Where a photo watermark actually gets used
The use cases cluster into a handful of repeatable patterns. Most people picking up a watermark tool fall into one of these:
| Use case | What gets watermarked | Typical placement |
|---|---|---|
| Photographer proofs | Client previews before final delivery | Centre, large, low opacity ("PROOF") |
| E-commerce listings | Product shots for Etsy, Shopify, eBay | Bottom-right corner, small, high opacity |
| Real-estate listings | Interior and exterior photos | Bottom-left, agency logo |
| Social-media branding | Recipe blogs, travel feeds, fitness | Bottom-right or top-left corner, small |
| Portfolio and stock | Public previews of paid work | Diagonal across the centre |
| Internal documents | Drafts, NDAs, confidential mockups | Centre, "DRAFT" or "CONFIDENTIAL" |
What a good logo watermark looks like
Three things separate a watermark that protects an image from one that ruins it. None of them is hard to get right once you know to look:
- Transparency. Use a PNG with an alpha channel or an SVG. A logo on a solid white box looks like a sticker; a logo with a clean alpha channel looks like part of the image. If your file is JPG, regenerate it as a transparent PNG before watermarking.
- Size.5–15% of the longest edge is the usable range. Smaller than 5% and casual viewers won't register it; larger than 15% and the watermark fights the photo itself.
- Opacity. Solid 100% is rarely the right call. 50–70% lets the photo breathe while still being readable. For diagonal centred stamps on proofs, drop further to 25–40%.
Position is mostly habit. Bottom-right is the standard for branded credits on social media. Bottom-left is common for real-estate and architecture. Centre is reserved for proofs and drafts where the goal is to make casual reuse impossible. The five-anchor model in the tool — four corners plus centre — covers every standard placement.
How to add a logo watermark to photos in 4 steps
The batch photo watermark tool runs entirely in the browser. Drop in JPG, PNG or WebP photos, upload a logo file once, and the same watermark is rendered onto every photo in the batch.
Drop up to 40 photos onto the upload area
JPG, PNG, or WebP. The tool reads each photo at its natural resolution and renders previews in a strip — that's the working set the watermark settings will apply to. Adding more photos later before saving is fine; the same watermark configuration extends to them automatically.
Switch to Image mode and upload your logo
The tool opens in Text mode by default — useful for plain copyright lines like © 2026 Studio Name. To put a logo on the photo, switch to Image mode and upload a PNG (transparent background) or SVG. The logo appears immediately in the live preview at a default size and position.

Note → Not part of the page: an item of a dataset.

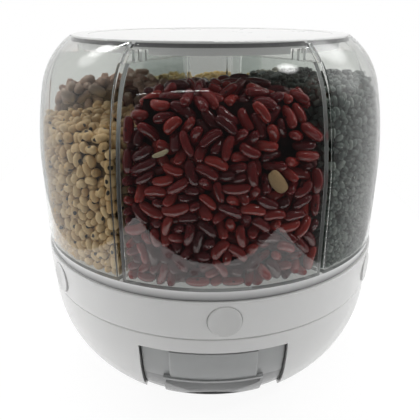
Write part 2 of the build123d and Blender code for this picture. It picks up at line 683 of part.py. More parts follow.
os.makedirs("parts", exist_ok=True)
for name, shape in nodes.items():
    export_step(shape, f"parts/{name}.step")
    print(name, len(shape.solids()), round(shape.volume))
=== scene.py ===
# %% [markdown]
# # A rotating dispenser for six kinds of dry food
#
# The real object is a round kitchen dispenser. Six clear tanks stand side by side on a white ring
# that turns on a white bowl. A button in the ring opens a shutter under its tank, and the food
# falls into a grey measuring cup that slides out of the bowl like a drawer.
#
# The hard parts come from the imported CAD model, and they keep their shape here. This lesson gives
# them their plastics, fills the tanks with beans, and sets up the studio.

import math

import bpy
import numpy as np
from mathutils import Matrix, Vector


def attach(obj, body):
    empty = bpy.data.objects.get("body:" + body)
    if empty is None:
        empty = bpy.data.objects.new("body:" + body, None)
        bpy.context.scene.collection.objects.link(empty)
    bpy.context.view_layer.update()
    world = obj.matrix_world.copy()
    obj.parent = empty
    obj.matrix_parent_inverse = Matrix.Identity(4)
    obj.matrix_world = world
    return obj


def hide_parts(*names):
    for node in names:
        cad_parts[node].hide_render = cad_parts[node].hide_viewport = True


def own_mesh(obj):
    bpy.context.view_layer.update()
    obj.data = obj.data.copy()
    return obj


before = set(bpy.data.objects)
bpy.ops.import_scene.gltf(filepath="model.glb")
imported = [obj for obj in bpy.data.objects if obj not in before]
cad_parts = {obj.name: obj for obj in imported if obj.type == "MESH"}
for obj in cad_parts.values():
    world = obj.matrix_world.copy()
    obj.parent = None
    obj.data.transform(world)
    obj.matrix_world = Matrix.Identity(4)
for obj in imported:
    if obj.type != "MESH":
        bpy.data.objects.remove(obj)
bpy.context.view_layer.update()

# %% [markdown]
# ## Sizes that the contents need
#
# The beans are laid against the inner faces of the tanks, so the tank's inner profile is repeated
# here from the part's source, in millimetres. A tank is a wedge of 60 degrees: an upright wall, a
# wide arc and then a tight arc up to the mouth. The floor is a shallow hopper.

# %% Tank sizes
mm = 0.001
rotor_turn = 3.0            # degrees that the rotor stands past the drawer
tank_names = ["front", "front_right", "rear_right", "rear", "rear_left", "front_left"]
tank_step = 360.0 / len(tank_names)
wall_inside = 141.8         # radius of the upright wall's inner face
upright_top = 175.0
wide_arc = (-156.0, 175.0, 297.8)   # centre radius, centre height, radius of the inner face
tight_arc = (77.85, 228.99, 57.8)
arcs_meet = 241.99          # height at which the two arcs meet
side_inset = 3.9            # half the gap between two tanks, and a wall
hub_inset = 37.9            # inner face of the wall at the hub
hopper_radii = [28.2, 89.0, 107.0, 141.8]
hopper_heights = [144.0, 117.0, 117.0, 121.5]
wedge = math.radians(tank_step / 2)

# %% [markdown]
# ## Camera
#
# The photograph looks down at the object by about 22 degrees from half a metre away, which is
# close, so the dome bulges. A camera matched to the outlines of lid, ring, seam and drawer gives
# its place, its pitch and its lens. It stands one degree to the left of the drawer.
#
# The eye looks through up to 14 faces of glass here. Cycles lets a ray go straight through 8 and
# then leaves it black, so that limit is raised.

# %% Camera
camera_distance = 440.9 * mm
camera_height = 298.7 * mm
camera_pitch = 21.89
camera_azimuth = -1.1
focal_pixels = 506.27
frame_pixels = 420
sensor = 36.0
straight_passes = 48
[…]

Set position, size, opacity and rotation
Pick one of the five anchors (top-left, top-right, bottom-left, bottom-right, or centre). For corner positions, set a margin in pixels so the logo sits inside the frame instead of touching the edge. Drag the size slider until the logo lands in the 5–15% range. Drop opacity to 60–70% for a subtle credit, lower for a centred proof stamp. Rotate if you want a diagonal mark.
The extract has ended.